On November 4, 1957 a second volcanic event occurred rapidly, forming a second island, and by 12 November 1957 an isthmus had formed linking it with Faial. Explosions and ejecta increased progressively, reaching a climax by 15 December when a second cone was formed. Following a night of torrential rains and ash (on or about 16 November) the explosive activity ceased, and an effusive lava phase began with more ash and explosive rock. By then the largest eruptive column had reached 1450 metres into the air, carrying with it ash from the northwest for a distance of 20 kilometres (6 December). A final pause began on 29 December.

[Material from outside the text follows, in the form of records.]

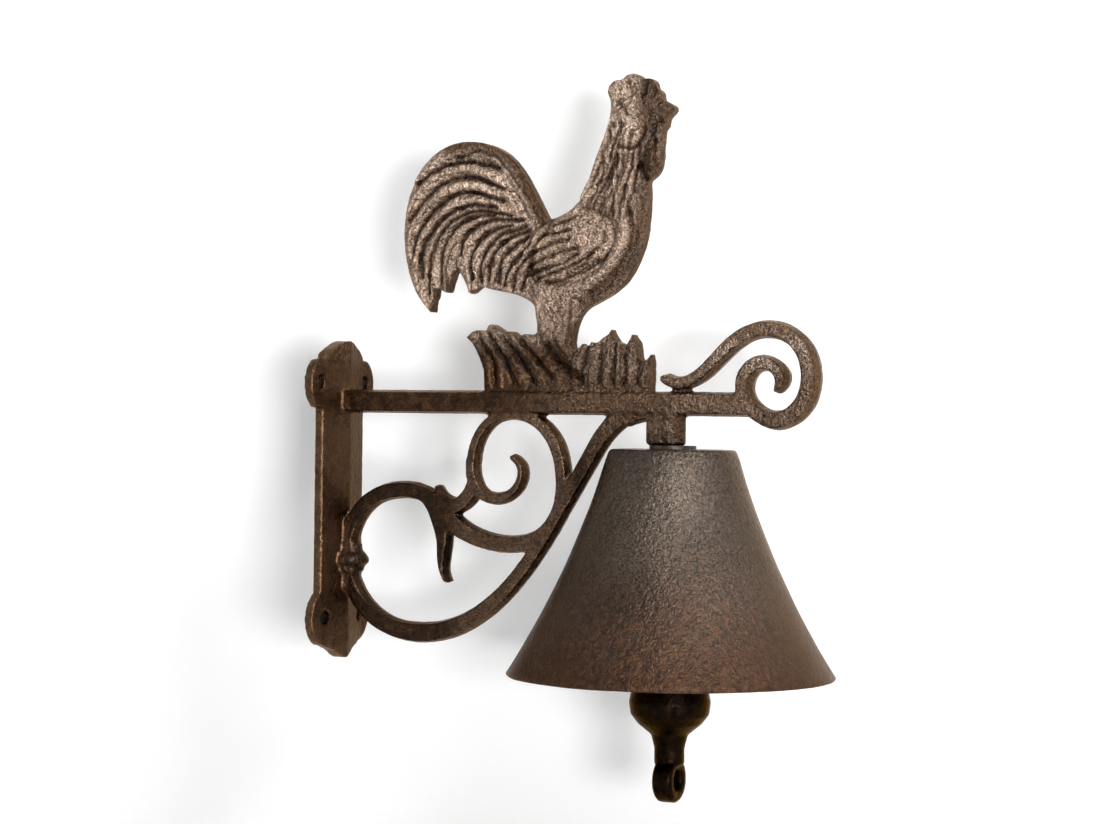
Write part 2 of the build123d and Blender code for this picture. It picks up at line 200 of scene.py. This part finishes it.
def new_material(name):
    material = bpy.data.materials.new(name)
    material.use_nodes = True
    tree = material.node_tree
    tree.nodes.clear()
    return material, tree


def sand_cast_iron(name, tones, worn_and_glint, grain, bite, patch, roughness, dulling, lacquer):
    """Grey iron as it left the sand, lacquered brown: gritty, with bare iron and painted glints on the
    sand's peaks, and painted shade in its pits and hollows.

    tones are the deep, body, rust and dust colours and patch how wide their patches are, and
    worn_and_glint is the colour of bared iron and of the painted glints. grain is the sand's size as it
    shows and bite how deep it is. The sizes are millimetres; the real sand is finer, but would be lost
    between the pixels. Rust dulls the iron and the lacquer adds a colourless sheen. Attributes say how
    gritty a place is, how bare and painted with glints, how rusty, and how much painted shade its
    hollows get.
    """
    material, tree = new_material(name)
    place = add_node(tree, "ShaderNodeTexCoord").outputs["Object"]
    grit, bare_and_glint, rusty, hollow_shade = [
        add_node(tree, "ShaderNodeAttribute", {"attribute_name": mark_name}).outputs["Fac"]
        for mark_name in ("grit", "bare_and_glint", "rusty", "hollow_shade")
    ]
    sand = add_node(
        tree, "ShaderNodeTexNoise", Vector=place, Scale=1 / (grain * MM), Detail=2.0, Roughness=0.6
    ).outputs["Fac"]
    cloud = add_node(
        tree, "ShaderNodeTexNoise", Vector=place, Scale=1 / (patch * MM), Detail=6.0, Roughness=0.75
    ).outputs["Fac"]

    # Colour: patches from deep brown to dust, bare iron with painted glints on the sand's peaks, and painted
    # shade in its pits and hollows
    warmth = add_node(
        tree, "ShaderNodeMath", {"operation": "MULTIPLY_ADD"}, _0=rusty, _1=0.3, _2=cloud
    ).outputs[0]
    tint = add_node(
        tree, "ShaderNodeValToRGB", stops=list(zip((0.38, 0.5, 0.65, 0.84), tones)), _0=warmth
    ).outputs["Color"]
    peaks = add_node(
        tree, "ShaderNodeMapRange", Value=sand, From_Min=0.37, From_Max=0.68, To_Min=0.25
    ).outputs[0]
    bare_glint_share = add_node(
        tree, "ShaderNodeMath", {"operation": "MULTIPLY"}, _0=peaks, _1=bare_and_glint
    ).outputs[0]
    rubbed_and_glinting = add_node(
        tree, "ShaderNodeMix", {"data_type": "RGBA"}, _0=bare_glint_share, _6=tint, _7=linear(worn_and_glint)
    ).outputs[2]
    # Painted shade: the hollows and the sand's low pits darken the colour
    sunk_shade = add_node(
        tree, "ShaderNodeMapRange", Value=hollow_shade, To_Min=1.0, To_Max=0.42
    ).outputs[0]
    pit_shade = add_node(
        tree, "ShaderNodeMapRange", Value=sand, From_Min=0.36, From_Max=0.48, To_Min=0.6
    ).outputs[0]
    shade = add_node(
        tree, "ShaderNodeMath", {"operation": "MULTIPLY"}, _0=pit_shade, _1=sunk_shade
    ).outputs[0]
    colour = add_node(
        tree, "ShaderNodeVectorMath", {"operation": "SCALE"}, _0=rubbed_and_glinting, Scale=shade
    ).outputs[0]

    # Grit: the sand's grains on lumps about three times as wide
    lumps = add_node(
        tree, "ShaderNodeTexNoise", Vector=place, Scale=0.36 / (grain * MM), Detail=1.0
    ).outputs["Fac"]
    both = add_node(
        tree, "ShaderNodeMath", {"operation": "MULTIPLY_ADD"}, _0=lumps, _1=1.3, _2=sand
    ).outputs[0]
    height = add_node(
        tree, "ShaderNodeMath", {"operation": "MULTIPLY"}, _0=both, _1=grit
    ).outputs[0]
    relief = add_node(
        tree, "ShaderNodeBump", Strength=1.0, Distance=bite * MM, Height=height
    ).outputs["Normal"]

    shine = add_node(
        tree, "ShaderNodeMapRange", Value=warmth, From_Min=0.3, From_Max=0.9,
        To_Min=roughness - 0.06, To_Max=roughness + dulling,
    ).outputs[0]
    surface = add_node(
        tree, "ShaderNodeBsdfPrincipled", Base_Color=colour, Roughness=shine,
        Metallic=1.0, Specular_Tint=linear("#e0cdbb"), Normal=relief,
        Coat_Weight=lacquer, Coat_Roughness=0.24, Coat_Normal=relief,
    )
    add_node(tree, "ShaderNodeOutputMaterial", Surface=surface.outputs[0])
    return material


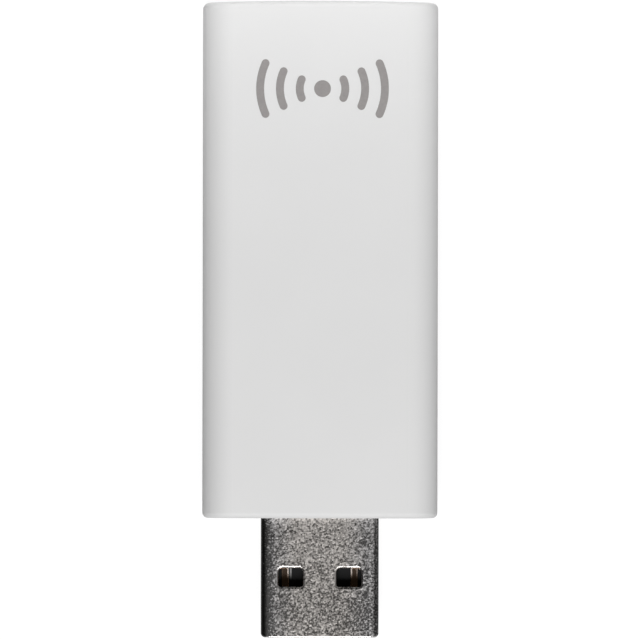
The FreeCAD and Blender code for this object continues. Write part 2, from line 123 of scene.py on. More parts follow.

Between January and April 1958, new showers of ash and accompanying water vapour (both white and darkened) persisted, and the two Ilhéus off the coast of Ponte dos Capelinhos had disappeared under the sand and ash. During this period the cinder cone and isthmus became an integral part of the island of Faial, destroying the roofs of the local buildings and infilling the space to the lighthouse. From May 12–18, 450 seismic events were recorded as the volcano moved into a Strombolian phase, emitting projectiles 500 m into the air, causing moderate explosions and accompanied by infra-sonic waves that shook doors and windows on the island and some adjacent islands. This final phase lasted several months: the last lava currents were visible on 21 October, and the last projectiles were reported on 24 October. During this final stage (around 14 May), fumaroles were discovered inside Faial's caldera, that began emitting sulfurous water vapor, boiling clay and mud.

Although one person nearly fell into the Capelinhos crater, there were no deaths from the eruption; generally, ash deposits and some projectiles caused the destruction of homes and the blanketing of agricultural lands in the parishes of Capelo and Praia do Norte. A report presented on 15 January 1958 indicated that 164 families had been affected by the eruption.

Due to the close relationship between Portugal and the United States, refugees from the beleaguered parishes emigrated. The Azorean Refugee Act (September 2, 1958), authorized the emigration of 1,500 people and was sponsored by Democratic Congressmen John O. Pastore of Rhode Island, and a young Senator John F. Kennedy of Massachusetts. In addition to many families from the area of Capelo, other citizens of the Azores benefited from these temporary measures. This resulted in a 50% decrease of the resident population of Capelo, and contributed to an increased standard of living, greater working opportunities and some improvements in base incomes.

==Tourism==

The volcano is a landmark on Faial; its ruined lighthouse and Visitors Center (which lies along the cliff from the volcano) is a tourist destination. A trail network runs from the Visitors Center and lighthouse to the caldera summit. On September 27, 2007, commemorations marking the 50th anniversary of the eruption and its effects on the island's history and people were broadcast in Portugal and throughout the Azorean diaspora.